American Standard Code for Information Interchange

Characters are represented using the American Standard Code for Information Interchange (ASCII(For more information, refer to: http://en.Wikipedia.org/wiki/ASCII)). Based on the ASCII table, each character and control character is assigned a numeric value. When using ASCII, the character displayed is based on the assigned numeric value. This only works if everyone agrees on common values, which is the purpose of the ASCII table. For example, the letter “A” is defined as \(65_{10}\) (0x41). The 0x41 is stored in computer memory, and when displayed to the console, the letter “A” is shown. Refer to Appendix A for the complete ASCII table.

Additionally, numeric symbols can be represented in ASCII. For example, “9” is represented as \(57_{10}\) (0x39) in computer memory. The “9” can be displayed as output to the console.
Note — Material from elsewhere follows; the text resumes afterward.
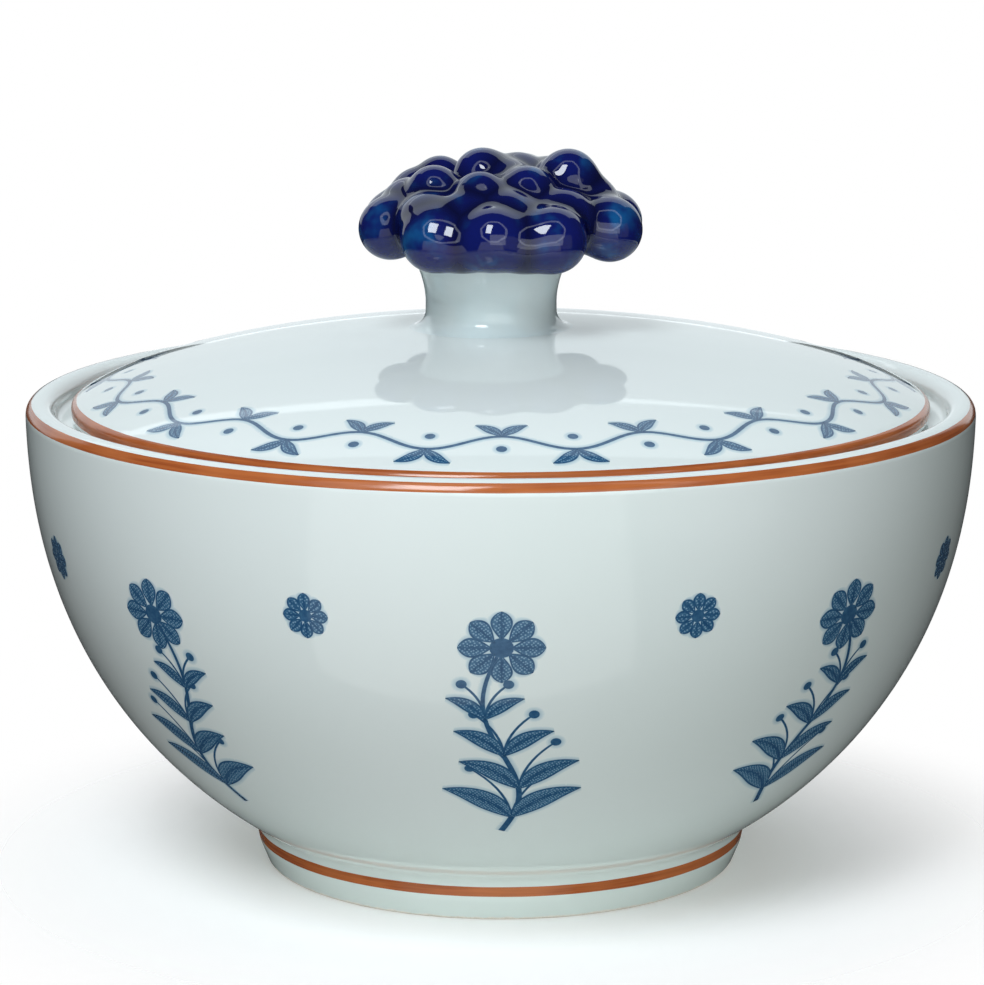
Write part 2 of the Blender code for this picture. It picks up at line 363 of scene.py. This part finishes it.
def berries(material):
    """The berries and their core flowed into one glazed cluster, by pulling a fused mesh to a soft union."""
    shape = bmesh.new()
    for centre, radius in berry_balls() + webs():
        made = bmesh.ops.create_icosphere(shape, subdivisions=3, radius=radius * MM)
        bmesh.ops.translate(shape, vec=Vector(centre * MM), verts=made["verts"])
    core = bmesh.ops.create_icosphere(shape, subdivisions=4, radius=CORE[0] * MM)
    bmesh.ops.scale(shape, vec=(1, 1, CORE[1] / CORE[0]), verts=core["verts"])
    bmesh.ops.translate(shape, vec=(0, 0, (CLUSTER_BOTTOM - SETTLED + CORE[2]) * MM), verts=core["verts"])
    mesh = bpy.data.meshes.new("berry_cluster")
    shape.to_mesh(mesh)
    shape.free()
    obj = in_scene("berry_cluster", mesh)
    remesh = obj.modifiers.new("Fuse", "REMESH")
    remesh.mode = "VOXEL"
    remesh.voxel_size = 0.26 * MM
    smooth = obj.modifiers.new("Even out", "SMOOTH")
    smooth.iterations = 6
    graph = bpy.context.evaluated_depsgraph_get()
    fused = bpy.data.meshes.new_from_object(obj.evaluated_get(graph))
    obj.modifiers.clear()
    obj.data = fused
    points = np.empty(len(fused.vertices) * 3)
    fused.vertices.foreach_get("co", points)
    points = points.reshape(-1, 3) / MM
    for _ in range(12):
        depth, slope = cluster_field(points)
        points -= 0.8 * np.clip(depth, -0.6, 0.6)[:, None] * slope
    fused.vertices.foreach_set("co", (points * MM).ravel())
    fused.materials.clear()
    fused.materials.append(material)
    fused.shade_smooth()
    set_values(fused, "crest", crest_of(points))
    return obj


def cluster_field(points):
    """Depth below a soft union of the berries and the core, in millimetres, and its direction."""
    depths, slopes = [], []
    for centre, radius in berry_balls() + webs():
        away = points - centre
        reach = np.linalg.norm(away, axis=1)
        depths.append(reach - radius)
        slopes.append(away / reach[:, None])
    flat = np.array([1, 1, CORE[0] / CORE[1]])
    away = (points - np.array([0, 0, CLUSTER_BOTTOM - SETTLED + CORE[2]])) * flat
    reach = np.linalg.norm(away, axis=1)
    slope = away * flat / reach[:, None]
    steep = np.linalg.norm(slope, axis=1)
    depths.append((reach - CORE[0]) / steep)
    slopes.append(slope / steep[:, None])
    depths, slopes = np.stack(depths), np.stack(slopes)
    nearest = depths.min(axis=0)
    shares = np.exp(-(depths - nearest) / SOFTNESS)
    total = shares.sum(axis=0)
    depth = nearest - SOFTNESS * np.log(total)
    slope = (shares[:, :, None] * slopes).sum(axis=0) / total[:, None]
    return depth, slope / np.linalg.norm(slope, axis=1)[:, None]


def crest_of(points):
    """How far each point stands from the creases: 0 in a crease, 1 on the crown of a berry."""
    depth = np.stack([np.linalg.norm(points - c, axis=1) - r for c, r in berry_balls()])
    nearest = np.sort(depth, axis=0)
    return np.clip((nearest[1] - nearest[0]) / 2.4, 0, 1)


# ---------------------------------------------------------------- print on a turned surface

EDGE = 0.07  # width over which the ink of a line fades out
HALO = 0.55  # width of the faint bleed round every motif
BLEED = 0.16  # its ink
OUTLINE = 0.2
MIDRIB = 0.1  # half its width at the base of a leaf
LINE_INK = 0.97
LEAF_COLUMNS = 4
SHEET_RADIUS = 48  # radius at which the transfer sheet's dots keep their size


def leaf_tone(side):
    """Ink of a leaf from its rib (0) to its outline (1)."""
    return 0.62 + 0.24 * (1 - side) ** 2


class Surface:
    """A turned face, addressed by angle (radians) and by length along its profile."""

    def __init__(self, profile):
        self.radii = np.array([p[0] for p in profile])
        self.heights = np.array([p[1] for p in profile])
        steps = np.hypot(np.diff(self.radii), np.diff(self.heights))
        self.lengths = np.concatenate([[0], np.cumsum(steps)])

    def radius(self, along):
        return float(np.interp(along, self.lengths, self.radii))

    def along_at_height(self, height):
        return float(np.interp(-height, -self.heights, self.lengths))

    def height(self, along):
        return float(np.interp(along, self.lengths, self.heights))

    def nearest(self, radius, height):
        """Length along the profile at its point nearest to the given one."""
        alongs = np.linspace(0, self.lengths[-1], 8000)
        radii = np.interp(alongs, self.lengths, self.radii)
        heights = np.interp(alongs, self.lengths, self.heights)
        return float(alongs[np.argmin((radii - radius) ** 2 + (heights - height) ** 2)])

    def point_and_normal(self, angle, along, lift, step=0.4):
        a = max(0.0, along - step)
        b = min(self.lengths[-1], along + step)
        dr, dz = self.radius(b) - self.radius(a), self.height(b) - self.height(a)
        size = math.hypot(dr, dz)
        out, up = -dz / size, dr / size
        radius = self.radius(along) + out * lift
        point = (radius * math.sin(angle), -radius * math.cos(angle), self.height(along) + up * lift)
        return point, (out * math.sin(angle), -out * math.cos(angle), up)


class Place:
    """A motif's own plane, laid on the surface: x to the right and y up from its anchor."""

    def __init__(self, surface, angle, along, mirror=False):
        self.surface = surface
        self.angle = math.radians(angle)
        self.along = along
        self.side = -1 if mirror else 1

    def __call__(self, x, y):
        middle = self.surface.radius(self.along - y / 2)
        return (self.angle + self.side * x / middle, self.along - y)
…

If sent to the console, the integer value \(9_{10}\) (0x09) would be interpreted as an ASCII value which in the case would be a tab.
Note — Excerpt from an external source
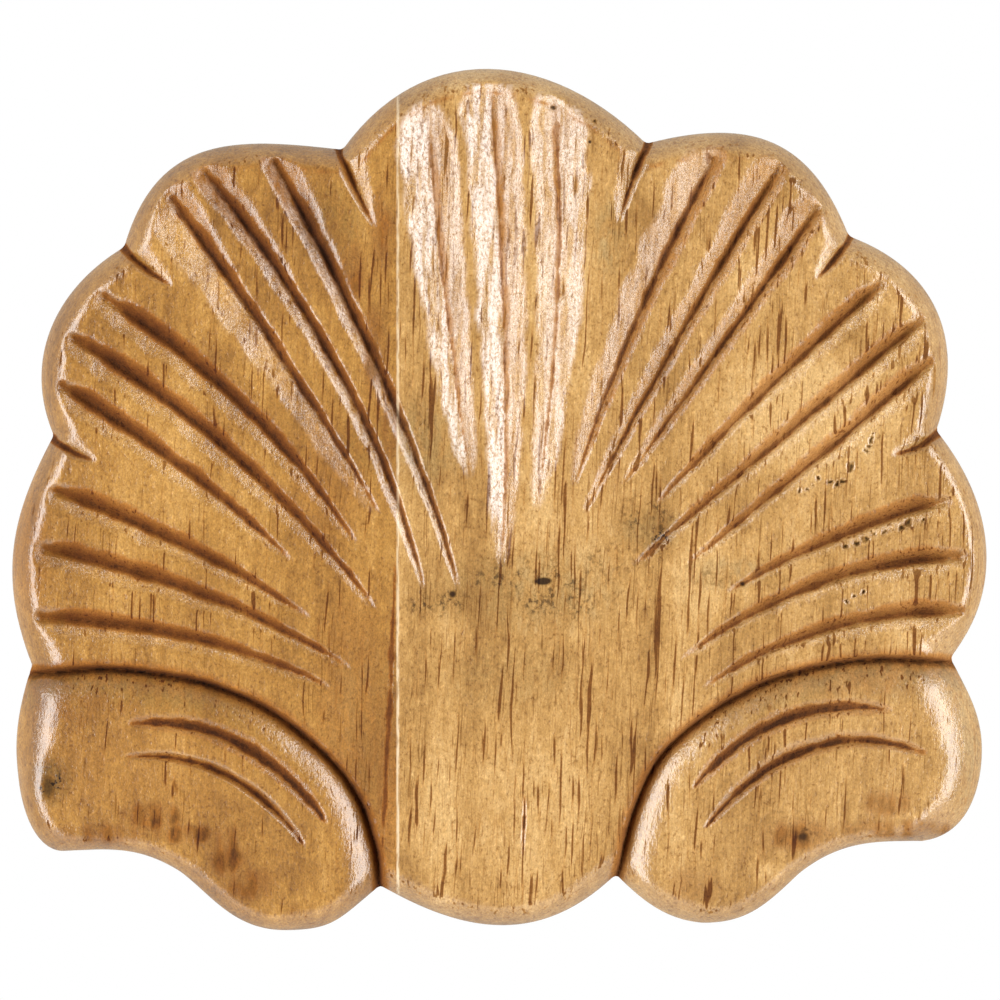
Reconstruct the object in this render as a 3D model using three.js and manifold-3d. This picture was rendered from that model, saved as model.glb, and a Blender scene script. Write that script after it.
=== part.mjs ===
// A carved shell ornament of honey-stained hardwood: seven fluted lobes over two scrolls and a foot.
// It is cut from two boards glued edge to edge, and its flat back is fixed to furniture or a wall.
// X runs to the right and Z up. The back lies in the plane Y = 0 and the carved face looks to -Y.

import * as THREE from "three";
import { mergeVertices } from "three/addons/utils/BufferGeometryUtils.js";
import Module from "manifold-3d";

// Driving sizes, in millimetres
const WIDTH = 80;
const HEIGHT = 70.7;
const THICKNESS = 12.7; // from the back to the crown of the face
const CROWN_DROP = 1.4; // how much the face falls from its crown to a point CROWN_REACH away
const CROWN_REACH = 40;
const RIM_WIDTH = 2; // the sloping band between the carved face and the upright wall
const RIM_DROP = 2.4; // how far below the face that wall ends
const GLUE_LINE_X = -8.3; // where the left board meets the right board
const FLUTE_DEPTH = 1.25;
const NICK_DEPTH = 1.7;
const NICK_WIDTH = 2.4;
const CHANNEL_DEPTH = 2; // the dark line that parts a scroll from the shell
const CHANNEL_WIDTH = 2;
const SHOULDER_DEPTH = 0.9; // the broad easing on both sides of that line
const SHOULDER_WIDTH = 4.6;
const SCROLL_LINE_DEPTH = 0.9;

// How finely the curves are divided
const OUTLINE_STEPS = 12; // points on each curve of the outline
const GOUGE_STEPS = 12; // steps along each cut
const CROWN_SIDES = 24; // sides of the low dome that the face is cut to
const CROWN_RINGS = 4;
const WELD = 1e-4; // points closer than this are one point
const RIM_RINGS = [[0, 1], [0.3, 0.5], [1.3, -0.2]]; // share of the rim's width, share of its drop
const TIGHTER = 0.9; // the rim narrows by this share at a time in a tight notch

// Room that the cuts keep above the wood
const CLEARANCE = 1;
const RUN_OUT = 0.08; // how high above the face the bottom of a cut ends

// How each kind of cut enters and leaves the wood
const FLUTE_ENTRY = 0.08; // share of a flute's length in which it reaches its full depth
const FLUTE_FADE = 0.7; // the lower this power, the longer a cut stays wide
const NICK_FADE = 0.8;
const LINE_FADE = 0.6;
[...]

It is very important to understand the difference between characters (such as “2”) and integers (such a \(2_{10}\)). Characters can be displayed to the console, but cannot be used for calculations. Integers can be used for calculations, but cannot be displayed to the console (without changing the representation).
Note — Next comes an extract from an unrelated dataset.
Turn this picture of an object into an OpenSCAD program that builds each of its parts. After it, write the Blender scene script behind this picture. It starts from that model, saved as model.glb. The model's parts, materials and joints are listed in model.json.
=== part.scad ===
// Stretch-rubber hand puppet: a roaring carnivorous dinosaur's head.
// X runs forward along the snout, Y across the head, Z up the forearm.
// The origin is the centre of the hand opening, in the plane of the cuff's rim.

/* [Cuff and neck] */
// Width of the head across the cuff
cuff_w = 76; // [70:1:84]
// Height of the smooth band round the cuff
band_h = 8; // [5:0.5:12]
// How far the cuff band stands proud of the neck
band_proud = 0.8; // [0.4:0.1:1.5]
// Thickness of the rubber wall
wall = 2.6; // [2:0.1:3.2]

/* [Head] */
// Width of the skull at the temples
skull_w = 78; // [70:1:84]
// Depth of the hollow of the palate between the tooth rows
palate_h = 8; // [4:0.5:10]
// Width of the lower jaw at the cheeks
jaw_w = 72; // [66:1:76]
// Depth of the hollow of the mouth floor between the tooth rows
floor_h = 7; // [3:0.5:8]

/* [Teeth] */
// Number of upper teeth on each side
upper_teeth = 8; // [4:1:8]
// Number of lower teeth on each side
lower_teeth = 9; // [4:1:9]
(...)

A character is typically stored in a byte (8-bits) of space. This works well since memory is byte addressable.

Unicode

It should be noted that Unicode(For more information, refer to: http://en.Wikipedia.org/wiki/Unicode) is a current standard that includes support for different languages. The Unicode Standard provides series of different encoding schemes (UTF- 8, UTF-16, UTF-32, etc.) in order to provide a unique number for every character, no matter what platform, device, application or language. In the most common encoding scheme, UTF-8, the ASCII English text looks exactly the same in UTF-8 as it did in ASCII. Additional bytes are used for other characters as needed. Details regarding Unicode representation are not addressed in this text.

String Representation

A string(For more information, refer to: http://en.Wikipedia.org/wiki/String_...puter_science)) is a series of ASCII characters, typically terminated with a NULL. The NULL is a non-printable ASCII control character. Since it is not printable, it can be used to mark the end of a string.

For example, the string “Hello” would be represented as follows:

Character	"H"	"e"	"l"	"l"	"o"	NULL
ASCII Value (decimal)	72	101	108	108	111	0
ASCII Value (hex)	0x48	0x65	0x6C	0x6C	0x6F	0x0

A string may consist partially or completely of numeric symbols. For example, the string “19653” would be represented as follows:

Character	"l"	"9"	"6"	"5"	"3"	NULL
ASCII Value (decimal)	49	57	54	53	51	0
ASCII Value (hex)	0x31	0x39	0x36	0x35	0x33	0x0

Again, it is very important to understand the difference between the string “19653” (using 6 bytes) and the single integer \(19,653_{10}\) (which can be stored in a single word which is 2 bytes).